Ces valeurs ont deux faces : une face interne et une face externe au sujet  (réf. 8). La face interne se compose de notre dimension narcissique. La face externe se compose des savoirs adhérés et utilisés comme ce qui fait valeur sous forme de lois, de morale, de normes, de codes, de déontologie… ces derniers sont des fabriqués et des produits sociaux : des poïesis.

L’éthique est ce processus pivot du questionnement : une praxis. Elle contient tous ces référentiels de valeurs et les met en jeu dans l'agir et le penser. En Grèce antique, l'éthique comme processus d’évaluation interroge les savoirs fabriqués et légitimés comme ce qui fait valeur pour orienter leurs actions.

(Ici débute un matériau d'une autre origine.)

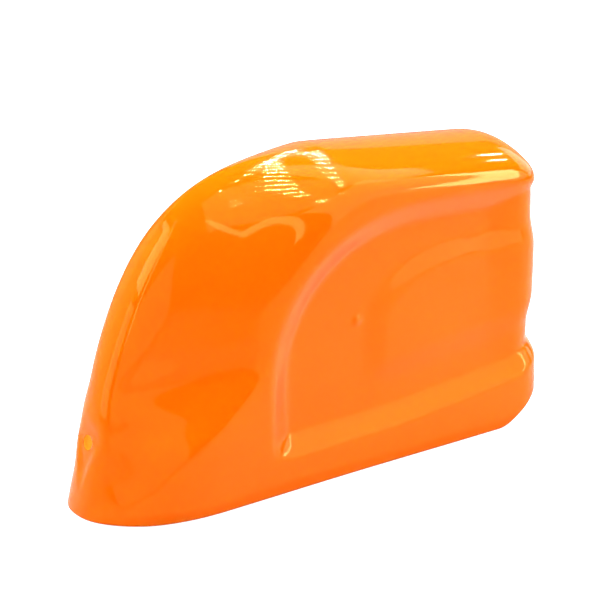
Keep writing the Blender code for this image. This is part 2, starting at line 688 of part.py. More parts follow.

À cette époque, quels que soient les courants de pensée, l'éthique était toujours présente afin de développer une pensée critique, dynamique et dialectique. Ici point d’affirmation comme rhétorique des rhéteurs et sophistes. Ici un questionnement sur l’action en relation aux vertus, aux valeurs pratiquées . L’éthique, comme processus ou "praxis", contient tous les fabriqués ou "poïesis", ci-dessous, c’est le processus même de l'agir se référant soit à :

  1. Un dogme d'un “c'est ainsi” du déterminisme et du fatalisme
  2. Une morale d'un “c'est bien ; c'est mal” d’un code de bonnes conduites sociales
  3. Une norme d'un “il faut ; on doit” d’un code de “bonne fabrication” des organisations (bonne note)
  4. Une déontologie d'un “il faut ; on doit” d’une norme de “bonnes conduites" professionnelle des métiers
  5. Des savoirs en perpétuel mouvement

 

Ataraxie : Être soi-même un philosophe accompli dénoterait de notre capacité à nous questionner sur ce qui vaut ou fait valeur afin d’orienter nos actions dans un souci de soi et des autres. Avec l'éthique comme processus d’évaluation, nous façonnons notre quatrième pierre à notre quête de la paix de l’âme.